Some sites still insist that visitors use specific browsers, or else they won't let them enter/use their sites. That is soo last century!
Some visitors may temporarily or site-specific mask their browsers as “something else” just to get past stupid barriers — just for the fun of it if nothing else. The “fun” doesn't last long for any visitors though.

Visitors, and amongst them existing and potential customers, can pick and choose — they do all the time. That is a very powerful form for visitor-interaction.
Quite quickly sites that insist that any changes must be made at the visitors' end in order to “experience” their sites, become the losers to bad design and coding practices and/or business-decisions.

a timely reminder.

Much of the control designers/coders had with how a web page appeared in a browser — any browser — was lost by the turn of the century. That's more than a decade ago(!), and one would expect all designers/coders to know how things work by now and act accordingly.

The fact that so many of today's web sites fail miserably when exposed to even the slightest amount of stress in browsers with settings other than defaults, shows that many designers/coders don't know or don't pay attention to how the web works.

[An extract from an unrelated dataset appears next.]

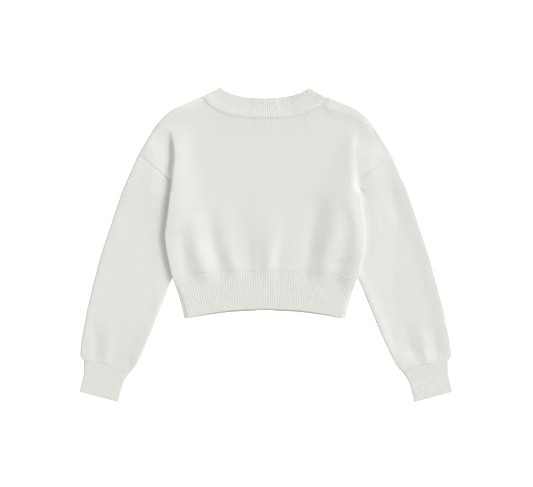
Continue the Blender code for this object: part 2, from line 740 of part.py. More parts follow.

That's a pity, especially since flawed design-basics degrade so many high-profile web sites to the point where they become more or less unusable and/or inaccessible for so many who could otherwise make good use of them.

I will remind all designers/coders, and their clients, that it doesn't cost anything extra to make a web site work for all potential visitors, as long as the job is done right from the start by people who know what they're doing. It is “repair-work on failing sites” that will cost extra, not least to “fix“ lost renomee and business.

make the connections…

I am pleased to see that there are quite a few web designers/coders who do their absolute best to sell a decent product every time, so maybe it is about time someone put up and maintained a list containing only the very best and most knowledgeable amongst all web designers and coders. Wishful thinking maybe…

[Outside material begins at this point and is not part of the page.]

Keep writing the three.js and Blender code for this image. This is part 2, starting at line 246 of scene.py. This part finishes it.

As we are on the World Wide Web it should be pretty obvious that the best designers and coders are spread around (same as the worst I'm afraid), but once a good designer and/or coder is found he/she is only a mouse-click away from a client and a market no matter where all parties are.

disclaimer, sort of…

I don't take new clients for web design work or site repairs these days, but I do back up and support a few who do whenever they need my lines of expertise. Luckily they don't need my help too often, as I like being “semi-retired web carpenter” and “frequent web surfer”.

I wonder why some say I should “not throw stones when I'm in a glass house.” Now, how well that works depends entirely on the quality of “the glass” and “the stone-thrower”, I guess…

sincerely  georg; sign

Weeki Wachee 08.apr.2012

last rev: 09.apr.2012

side notes.

what works.

§ Any design idea that does not demand “pixel perfection” can be made to work, in my opinion.

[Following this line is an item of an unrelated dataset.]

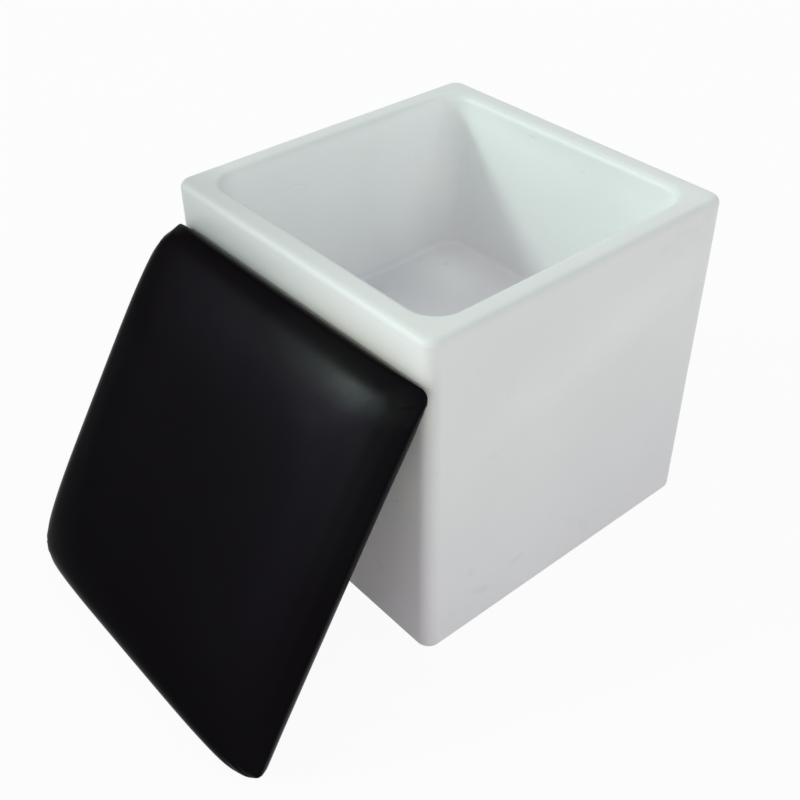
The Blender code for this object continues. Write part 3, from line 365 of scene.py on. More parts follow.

§ When it comes to styling a page-design to cover the whole range of screens, from the largest wall-to-wall to the smallest smart phones, starting out with a well organized layout and less rigid design, is an advantage.

§ Layouts with “px” or “em” locked width on page and/or elements, can be made to work quite well across various screen and window sizes, as long as layout is styled to stay within available window-width and the design can take the stress of being squeezed.

§ Totally fluid-width layouts should have some form for text‐line length restrictions to ease reading, but otherwise there is no reasons they can not be made to work just fine.

what does not work well.

§ Layouts relying too much on text-sizes, line-heights, word-count and line-breaks, are by definition weak.

§ Layouts with fixed height on elements containing, or overlayed with, text, are by definition weak.

§ Layouts relying on in-page scrollbars to stay “above the fold”, are by definition weak. The range of window-sizes and shapes is too large.

§ Layouts relying too much on absolute or fixed positioning, are by definition weak. Overshooting and/or overlapping elements is a danger on smaller screens.

All the above is of course relative straightforward to fix for higher stress-tolerance, if the design/designer allows.

simplified checklist.

§ You never know what deviations from defaults a visitor applies, only what options are available in various browsers.
✓ Test for all options in all combinations, in all major browsers available on all devices.

§ Text-sizes and font-families can not be relied upon, as visitors can easily alter settings to go with their own preferences.
✓ Test for the more extreme settings in all major browsers available on all devices.

§ Only text and very basic HTML can be 100% relied upon for delivering information and providing navigation.
✓ Test that enough gets through for a visitor to get around and make sense of it all, even if all non-text delivery-forms and -objects get blocked or “lost”.


The good thing is that none of the above, neither in my checklist nor anywhere else, disqualify use of any tools in a somewhat imaginative and knowledgable web designer and coder's toolbox. The fact that not everything will work as intended everywhere just means one must prioritize and provide working alternatives where necessary, from the very start of a project.

A design-team can't wait till the end of the design and coding process “to fix things”, as for all but the simplest designs it is difficult to near impossible to fix things properly without restarting the entire process. Better to apply some quality-control to the process, and get it right the first time.

That graphic designers should know as much as they can about coding and how browsers work on all devices — preferably as much as the best coders, before they're allowed to design anything serious for the web, should be an absolute requirement.

Time and time again we see that graphic designers are not good web designers by default, and there's no way graphic designers can blame good front-end coders for failures caused by the graphic “PhotoShop” designs presented to them.

I know excellent web designers who design almost entirely in HTML and CSS, and they are not behind in scripting either. That's how I work too, but I'm not so much a web designer as an organizer, writer and troubleshooter.

I fail to see why anyone would choose to limit himself to tools and methods tailored for fixed media, when all tools that in the end will be used to design for a pretty fluid and constantly evolving media like the World Wide Web, are available to them.